Thursday, March 4, 2010

Red Flags


Red flags... sometimes we ignore them.

I knew before our date that he wouldn't be the guy I would bring home to my parents, but I was excited when the good-looking trainer at my gym asked me out. The red flags were there from the moment we first started flirting at the gym, chatting on the phone and texting. (BTW he is an extremely entertaining texter.) When I expressed my reservations to my mother she reminded me that it's never a bad thing to be seen on a date with a great looking guy and well, you never know...

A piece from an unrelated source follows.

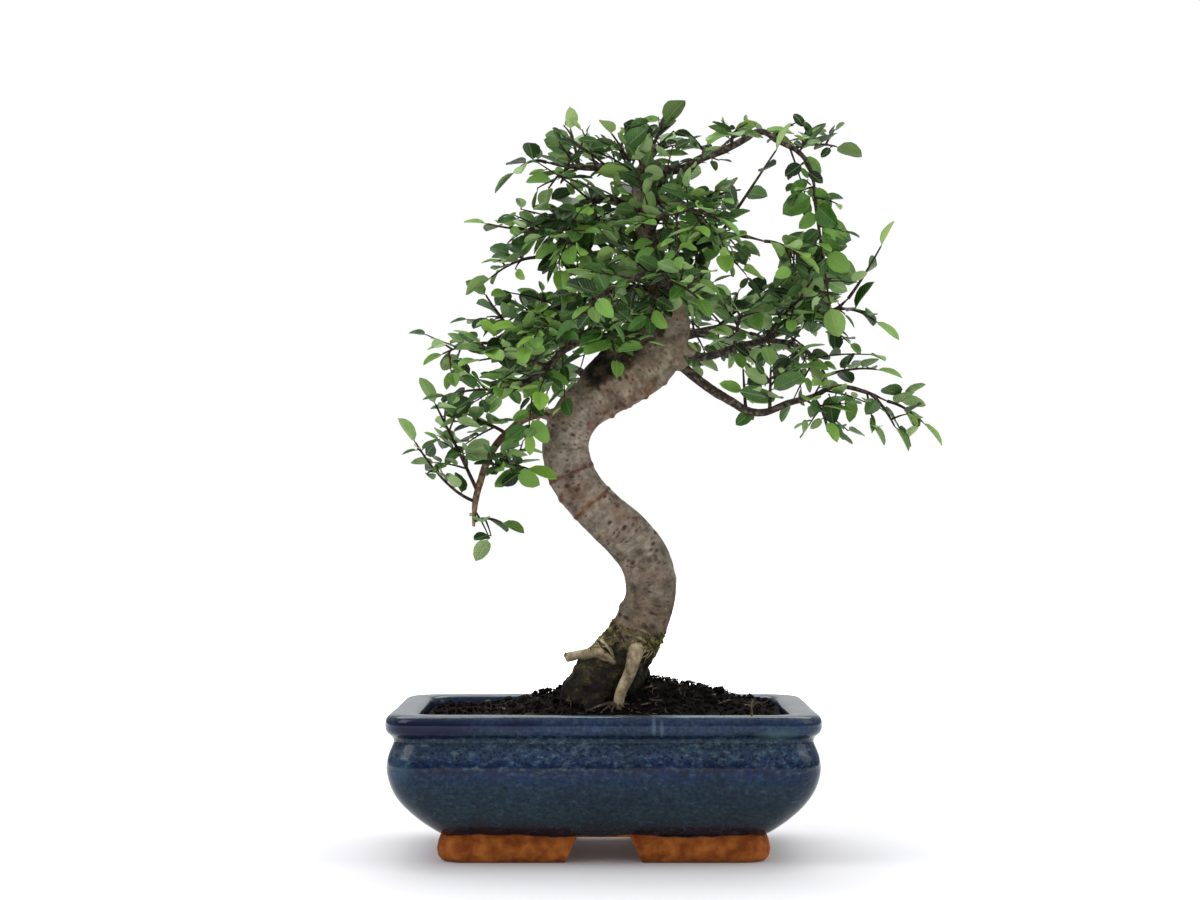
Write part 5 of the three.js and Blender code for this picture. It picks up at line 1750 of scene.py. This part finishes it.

I had no idea what I was in for.

The date started out promising. Turns out he looks good in jeans as well as board shorts! But soon after we placed our orders at the restaurant I realized I wasn't going to do much of the talking and I wasn't sure I really wanted to hear what he had to say. This must be what guys go thru when a beautiful woman goes on and on about her eating disorder, ex boyfriends, and addiction issues. I felt like a dude, but I wanted him to stop talking and, I don't know, maybe kiss me! After awhile I stopped wishing he would shut up and instead just let him ramble on while I fantasized about our vacation together on a tropical island and wondered if he would pack his old Chippendales costume, it couldn't possibly take up too much room. Every 10 min or so I would get jolted back to reality by another glaring flag - exwife, maybe two but for sure one... that he actually saw earlier today?what? -- back to the palm trees -- did he just say his bathroom would make a good pot farm? -- back to the bowtie without a shirt -- rehab for coke addiction -- back to his teeth, could they be any whiter? -- he adds vodka to the vitamin water he drinks while training clients? -- wait, if we dated would he train me for free?!! I was so confused, do I run or dive head first in to those beautiful green eyes. I started to plan how I could spin this to my family and friends... a Chippendales dancer is more like a member of a performing dance company, not a group of male strippers, right?

I received a cute voicemail and a few texts after that night, but that was our one and only date. The way I look at it, he actually did me a big favor by never asking me out again. I did myself another favor by finally removing his number from my phone. Until some genius invents an iPhone app that puts certain numbers on lock down after detecting that even the tiniest amount of alcohol has been consumed, I just can't be trusted.

When you first get to know someone it's good to reflect on your conversations and figure out if any inevitable red flags are deal-breakers or just minor annoyances. But when you go on a date with a giant walking orange cone it's best to go home and delete his number from your phone, no matter how amazing looking he is.

1 comment:

  1. So true, Michelle. I would meet these amazing looking, smart guys who could not bother to put on a clean shirt without holes for our date. Fabulous divorced men who called our dating a relationship but whose actions never said anything more than booty call. Douchebaggery is on the rise. Be careful out there my friend.